If you look back to just a few years ago, the idea of a female fighter talking about headlining shows and winning world titles would have seemed almost beyond belief. But women’s boxing has grown to the point where they are amongst some of the biggest names in boxing, and the majority of fight fans enjoy male and female fights equally. I asked Katie why she thought this was, and where she saw women’s boxing going over the next few years.

‘Over the last 18 months, women’s boxing has just gone mad hasn’t it! Every women’s fight is genuinely exciting, and I know people want 3 minute rounds and I have mixed opinions, but I know that because we only get two minutes we don’t have time for inaction. Every round is explosive from start to finish, and every female comes to fight.

‘I just see it getting bigger and bigger to be honest. What’s so lovely to see is the massive increase in young girls getting into the sport, and feeling like they can get into the sport because they now have role models. There’s so much talent coming through and they all want to fight; we all just want to prove what we can do.

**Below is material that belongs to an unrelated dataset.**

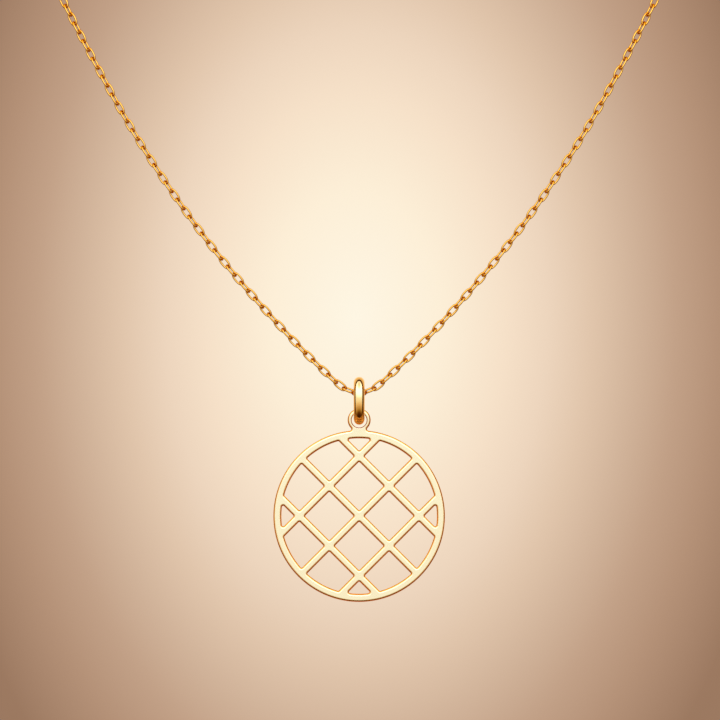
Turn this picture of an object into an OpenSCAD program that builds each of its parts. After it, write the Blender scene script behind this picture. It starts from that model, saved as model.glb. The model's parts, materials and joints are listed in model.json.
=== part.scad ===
// Round openwork pendant hanging from a bail ring on a fine cable chain.
// Millimetres, +Z up, the pendant's face towards -Y.
// The origin is at the nape, where the middle of the closed clasp rests on the neck.

/* [Pendant] */
// Outer diameter of the flat disc
disc_d = 20.3; // [18:0.1:24]
// Thickness of the sheet that disc, bars and eyelet are cut from
sheet_t = 1; // [0.8:0.1:1.2]
// Width of the rim round the openwork
rim_w = 0.95; // [0.8:0.05:1.1]
// Width of each bar in the trellis
bar_w = 0.9; // [0.7:0.05:1]
// Number of bars in each of the two crossing rows
bar_count = 3; // [2:1:3]
// Distance from one bar to the next in its row, centre to centre
bar_pitch = 5; // [4:0.1:5.5]
// Lean of the bars from upright, in degrees
bar_lean = 45; // [38:1:52]

/* [Eyelet] */
// Outer diameter of the eyelet on top of the disc
eyelet_d = 2.72; // [2.6:0.02:3.2]
// Diameter of the eyelet's hole
eyelet_hole_d = 1.78; // [1.78:0.02:2]
// How far the eyelet's circle dips into the disc's
eyelet_dip = 0.15; // [0.05:0.05:0.25]
// Radius of the hollow curves between eyelet and disc
neck_r = 0.2; // [0.2:0.1:1]

/* [Bail] */
// Outer diameter of the bail ring
bail_d = 5.7; // [5.6:0.05:6.2]
// Diameter of the bail's round wire
bail_wire = 1.3; // [1.2:0.05:1.3]
// Room between the bail and the chain, and between the bail and the eyelet
bail_play = 0.08; // [0.06:0.01:0.15]

/* [Chain] */
// Length of one link over its ends
link_len = 1.86; // [1.85:0.01:1.9]
// Width of one link
link_w = 1; // [0.98:0.01:1.04]
// Diameter of the wire that the links are bent from
link_wire = 0.23; // [0.18:0.01:0.24]
// Distance from one link to the next along the chain
link_pitch = 1.25; // [1.24:0.01:1.26]
// Turn of every link about the chain's own line, in degrees
link_roll = 25; // [0:1:45]
// Links on each side of the middle one that are modelled one by one
front_links = 50; // [10:1:60]

/* [Clasp] */
// Outer diameter of the spring ring
clasp_d = 5.4; // [5:0.1:6]
// Diameter of the spring ring's tube
clasp_wire = 1; // [0.9:0.05:1.2]
// Diameter of the wire of the two small eyes
eye_wire = 0.3; // [0.24:0.01:0.3]
// Outer diameter of the two small eyes
eye_d = 1.5; // [1.4:0.05:1.6]

/* [Hidden] */

round_fn = 96;
wire_fn = 32;
tube_sides = 8;
tube_rings = 40;
curve_steps = 12;
tube_gap = 0.15;

gold = "#f6dfa0";
bright_gold = "#e8b860";

// Right half of the chain's centre line, from its middle in the bail, up the
// chest and round the neck to the nape. The left half is its mirror image.
route = [
    [0, 0, 0], [1, 0, 0.1], [2, 0, 0.65], [3, 0, 1.5], [4.2, 0, 2.6], [7.8, 0.1, 6.2],
    [12.2, 0.3, 11], [18, 0.8, 18], [23, 1.5, 25], [27.5, 2.5, 32.1], [31.5, 3.8, 39.3],
    [35, 5.5, 46], [41, 10.5, 59], [46.5, 18.5, 73], [50.5, 29, 87], [52.5, 42.5, 99.5],
    [51.8, 57.5, 110], [47.5, 72, 118], [39.5, 85.5, 124], [28, 95.5, 127.2],
    [14.5, 101.5, 128.5], [0, 103.5, 128.8]
];
nape_middle = route[len(route) - 1];
nape = nape_middle - [0, clasp_wire / 2, 0];

function mirrored(p) = [-p[0], p[1], p[2]];
function unit(v) = v / norm(v);
function running_sum(steps) = [
    for (i = 0, sum = 0; i <= len(steps); i = i + 1, sum = sum + (i <= len(steps) ? steps[i - 1] : 0))
        sum
];

// A smooth curve through the route's points: each tangent weighs its two
// neighbouring stretches by their lengths.
knots = concat([mirrored(route[1])], route, [mirrored(route[len(route) - 2])]);
function tangent(i) =
    let (a = knots[i] - knots[i - 1], b = knots[i + 1] - knots[i], la = norm(a), lb = norm(b))
    (a * lb / la + b * la / lb) / (la + lb);
function between(i, t) =
    let (p = knots[i], q = knots[i + 1], d = norm(q - p))
    (1 + 2 * t) * (1 - t) * (1 - t) * p + t * (1 - t) * (1 - t) * d * tangent(i)
    + t * t * (3 - 2 * t) * q + t * t * (t - 1) * d * tangent(i + 1);
line = concat(
    [route[0]],
    [for (i = [1:len(route) - 1], k = [1:curve_steps]) between(i, k / curve_steps)]
);
reach = running_sum([for (i = [1:len(line) - 1]) norm(line[i] - line[i - 1])]);
half_length = reach[len(reach) - 1];
by_reach = [for (axis = [0:2]) [for (i = [0:len(line) - 1]) [reach[i], line[i][axis]]]];

// The point of the right half at a distance from the chain's middle
function at(s) = s < 0 ? mirrored(at(-s)) : [for (axis = [0:2]) lookup(s, by_reach[axis])];

// Sideways directions carried along the chain with no twist, one for each heading
function carried(n, along) = unit(n - (n * along) * along);
function sides(headings) = [
    for (i = 0, n = [0, -1, 0]; i < len(headings); i = i + 1, n = carried(n, headings[i - 1]))
        carried(n, headings[i])
];

// Each link reaches from one pivot to the next. The pivots lie nearer to the wires of
// the links seen on edge, so that the sharp bend at the bail leaves all wires clear.
slack = link_len - link_wire - link_pitch;
pivot_shift = slack * (1 / (1 + tan(link_roll)) - 0.5);
function is_wide(i) = i % 2 == 0;
function pivot(i) = (i + 0.5) * link_pitch + (is_wide(i) ? -1 : 1) * pivot_shift;
function near_end(i) = i == 0 ? mirrored(at(pivot(0))) : at(pivot(i - 1));
function link_heading(i) = unit(at(pivot(i)) - near_end(i));
link_places = floor((half_length - clasp_d / 2 - eye_d / 2) / link_pitch);
link_sides = sides([for (i = [0:link_places]) link_heading(i)]);

link_bend_r = (link_w - link_wire) / 2;
link_straight = link_len - link_w;

// The bail hangs on the chain, and the eyelet hangs on the bail
bail_r = (bail_d - bail_wire) / 2;
bail_inner_r = bail_r - bail_wire / 2;
bail_z = link_w / 2 + bail_play - bail_inner_r;
bail_seat_z = bail_z - sqrt(pow(bail_inner_r, 2) - pow(sheet_t / 2, 2));
eyelet_z = bail_seat_z + bail_play - eyelet_hole_d / 2;
eyelet_rise = (disc_d + eyelet_d) / 2 - eyelet_dip;
disc_z = eyelet_z - eyelet_rise;

module torus(centre_r, wire_d) {
    rotate_extrude($fn = round_fn) translate([centre_r, 0]) circle(d = wire_d, $fn = wire_fn);
}

// Stands a flat outline up in the pendant's plane
module upright(z) {
    translate([0, 0, z]) rotate([90, 0, 0]) linear_extrude(sheet_t, center = true) children();
}

module trellis() {
    first = -(bar_count - 1) / 2 * bar_pitch;
    intersection() {
        circle(d = disc_d - rim_w, $fn = round_fn);
        for (lean = [-bar_lean, bar_lean], k = [0:bar_count - 1])
            rotate(lean) translate([first + k * bar_pitch, 0]) square([bar_w, disc_d], center = true);
    }
}

// Fills the corners where the eyelet's circle meets the disc's, down to two hollow curves
module neck() {
    below = disc_d / 2 + neck_r;
    above = eyelet_d / 2 + neck_r;
    up = (pow(below, 2) - pow(above, 2) + pow(eyelet_rise, 2)) / (2 * eyelet_rise);
    out = sqrt(pow(below, 2) - pow(up, 2));
    difference() {
        polygon([[0, 0], [out, up], [0, eyelet_rise], [-out, up]]);
        circle(d = disc_d - rim_w, $fn = round_fn);
        for (side = [-1, 1]) translate([side * out, up]) circle(r = neck_r, $fn = round_fn);
        translate([0, eyelet_rise]) circle(d = eyelet_hole_d, $fn = round_fn);
    }
}

module pendant() {
    color(gold) {
        upright(disc_z) {
            difference() {
                circle(d = disc_d, $fn = round_fn);
                circle(d = disc_d - 2 * rim_w, $fn = round_fn);
            }
            trellis();
            neck();
        }
        upright(eyelet_z) difference() {
            circle(d = eyelet_d, $fn = round_fn);
            circle(d = eyelet_hole_d, $fn = round_fn);
        }
    }
}

module bail_ring() {
    color(bright_gold) translate([0, 0, bail_z]) rotate([0, 90, 0]) torus(bail_r, bail_wire);
}

// One link, long along X and flat in the XY plane
module link() {
    for (end = [0, 180]) rotate([0, 0, end]) {
        translate([link_straight / 2, 0, 0]) rotate([0, 0, -90])
            rotate_extrude(angle = 180, $fn = round_fn) translate([link_bend_r, 0])
                circle(d = link_wire, $fn = wire_fn);
        translate([0, link_bend_r, 0]) rotate([0, 90, 0])
            cylinder(h = link_straight, d = link_wire, center = true, $fn = wire_fn);
    }
}

// Puts its children at a link's place on the right strand, every other one turned on edge
module at_link(i) {
    along = link_heading(i);
    side = link_sides[i];
    other = cross(along, side);
    middle = (near_end(i) + at(pivot(i))) / 2;
    multmatrix([
        [along[0], side[0], other[0], middle[0]],
        [along[1], side[1], other[1], middle[1]],
        [along[2], side[2], other[2], middle[2]],
        [0, 0, 0, 1]
    ]) rotate([link_roll + (is_wide(i) ? 90 : 0), 0, 0]) children();
}

module chain_front() {
    color(bright_gold) {
        at_link(0) link();
        for (i = [1:front_links]) {
            at_link(i) link();
            mirror([1, 0, 0]) at_link(i) link();
        }
    }
}

// The rest of the right strand as a plain round stretch as wide as the links
module back_strand() {
    start = front_links * link_pitch + link_len / 2 + tube_gap;
    end = link_places * link_pitch - eye_d / 2 - tube_gap;
    step = (end - start) / (tube_rings - 1);
    centres = [for (k = [0:tube_rings - 1]) at(start + k * step)];
    headings = [
        for (k = [0:tube_rings - 1]) unit(at(start + (k + 0.5) * step) - at(start + (k - 0.5) * step))
    ];
    ring_sides = sides(headings);
    turn = 360 / tube_sides;
    points = [
        for (k = [0:tube_rings - 1], a = [0:tube_sides - 1])
            centres[k] + link_w / 2 * (
                cos(a * turn) * ring_sides[k] + sin(a * turn) * cross(headings[k], ring_sides[k])
            )
    ];
    last = (tube_rings - 1) * tube_sides;
    faces = concat(
        [[for (a = [0:tube_sides - 1]) a]],
        [[for (a = [tube_sides - 1:-1:0]) last + a]],
        [
            for (k = [0:tube_rings - 2], a = [0:tube_sides - 1])
                let (b = (a + 1) % tube_sides, here = k * tube_sides, next = here + tube_sides)
                [here + a, next + a, next + b, here + b]
        ]
    );
    polyhedron(points, faces);
}

module chain_back() {
    color(bright_gold) {
        back_strand();
        mirror([1, 0, 0]) back_strand();
    }
}

// A closed spring ring lying flat on the nape, with a small eye for each end of the chain
module clasp() {
    ring_r = (clasp_d - clasp_wire) / 2;
    eye_r = (eye_d - eye_wire) / 2;
    stem = at(link_places * link_pitch)[0] - eye_r - ring_r;
    color(bright_gold) {
        translate(nape_middle) rotate([90, 0, 0]) torus(ring_r, clasp_wire);
        for (side = [0, 1]) mirror([side, 0, 0]) {
            at_link(link_places) torus(eye_r, eye_wire);
            translate(nape_middle + [ring_r, 0, 0]) rotate([0, 90, 0])
                cylinder(h = stem, d = 2 * eye_wire, $fn = wire_fn);
        }
    }
}

translate(-nape) pendant();
translate(-nape) bail_ring();
translate(-nape) chain_front();
translate(-nape) chain_back();
translate(-nape) clasp();
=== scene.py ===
import json
import math
import bmesh
import bpy
from mathutils import Matrix, Vector


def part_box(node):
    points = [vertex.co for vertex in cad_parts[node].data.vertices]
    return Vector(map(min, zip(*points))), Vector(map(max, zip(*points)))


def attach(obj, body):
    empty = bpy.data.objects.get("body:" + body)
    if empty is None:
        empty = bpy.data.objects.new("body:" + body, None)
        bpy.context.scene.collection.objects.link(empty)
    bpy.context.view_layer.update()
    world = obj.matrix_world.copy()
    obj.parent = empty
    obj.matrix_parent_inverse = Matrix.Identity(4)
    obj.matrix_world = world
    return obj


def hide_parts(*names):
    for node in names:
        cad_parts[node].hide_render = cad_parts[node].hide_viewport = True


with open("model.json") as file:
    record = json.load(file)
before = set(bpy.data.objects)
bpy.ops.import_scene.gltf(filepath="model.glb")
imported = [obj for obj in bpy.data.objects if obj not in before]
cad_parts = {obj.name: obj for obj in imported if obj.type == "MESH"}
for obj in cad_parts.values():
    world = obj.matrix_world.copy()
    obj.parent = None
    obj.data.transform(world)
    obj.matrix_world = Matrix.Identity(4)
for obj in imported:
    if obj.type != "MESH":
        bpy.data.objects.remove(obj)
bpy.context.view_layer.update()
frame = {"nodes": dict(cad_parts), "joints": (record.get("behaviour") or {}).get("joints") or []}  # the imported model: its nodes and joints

# Points are written in millimetres from the chain's middle, which lies in the bail:
# x to the right, y to the back, z up. The pendant's face looks towards -y.
mm = 0.001
hinges = {joint["name"]: Vector(joint["pos_m"]) for joint in frame["joints"]}
chainMiddle = hinges["bail_swing"]
eyeletHeight = (hinges["pendant_swing"].z - chainMiddle.z) / mm
nearZero = 1e-6


# Small helpers

def inMetres(point):
    return chainMiddle + Vector(point) * mm


def compass(angle):
    return Vector((math.cos(angle), math.sin(angle)))


def addMesh(name, points, faces, body, material):
    mesh = bpy.data.meshes.new(name)
    mesh.from_pydata([inMetres(point) for point in points], [], faces)
    mesh.validate()
    mesh.shade_smooth()
    piece = bpy.data.objects.new(name, mesh)
    bpy.context.scene.collection.objects.link(piece)
    mesh.materials.append(material)
    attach(piece, body)
    return piece


# A closed wire: a ring of points round each point of its centre line
def loopTube(centres, outwards, across, radius, sides):
    points = []
    faces = []
    count = len(centres)
    for k in range(count):
        for a in range(sides):
            turn = compass(2 * math.pi * a / sides)
            points.append(centres[k] + radius * (turn.x * outwards[k] + turn.y * across))
            nextRing = (k + 1) % count * sides
            nextSide = (a + 1) % sides
            faces.append((k * sides + a, nextRing + a, nextRing + nextSide, k * sides + nextSide))
    return points, faces


# Materials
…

‘Women’s boxing is the biggest it has ever been at the moment, and I feel like I joined at the perfect time. People like Katie Taylor and Nicola Adams have really made it mainstream and there are so many young girls at my gym, which is so encouraging to see. I had a few t-shirts made for my last fight, and seeing them wearing them made me feel really proud, like I’m almost a role model for these girls. It’s always been a male dominated sport but hopefully now it’s easier for these girls to visualise themselves being successful.’

As a former kickboxing star, I was interested to find out whether Katie would ever consider following in the footsteps of fighters like Claressa Shields or James Toney, and cross over into MMA.

‘No, I don’t think I’d ever consider MMA. I am so bad at fighting on the ground! I’ve tried to give it a go in training, but it has just never been for me. I enjoy watching it, but my strength is my height and my striking so I wouldn’t stand a chance on the floor. I’d never say never but at the moment I can’t see that being for me.’

With MMA and everything else put firmly on the backburner, it’s clear that Katie’s ambitions lay strictly within boxing, and being successful in the sport. Like all fighters, Katie will leave behind a legacy after retirement, and I ended the interview by asking Katie what she wanted that legacy to be, and how she would like to be remembered.

‘I just want to make an impact in a way people remember. I’d love to be remembered in a positive way; I haven’t found my exact niche yet, but I want to leave my mark and in a few fights time, I’m hoping I will have done enough to make a difference.’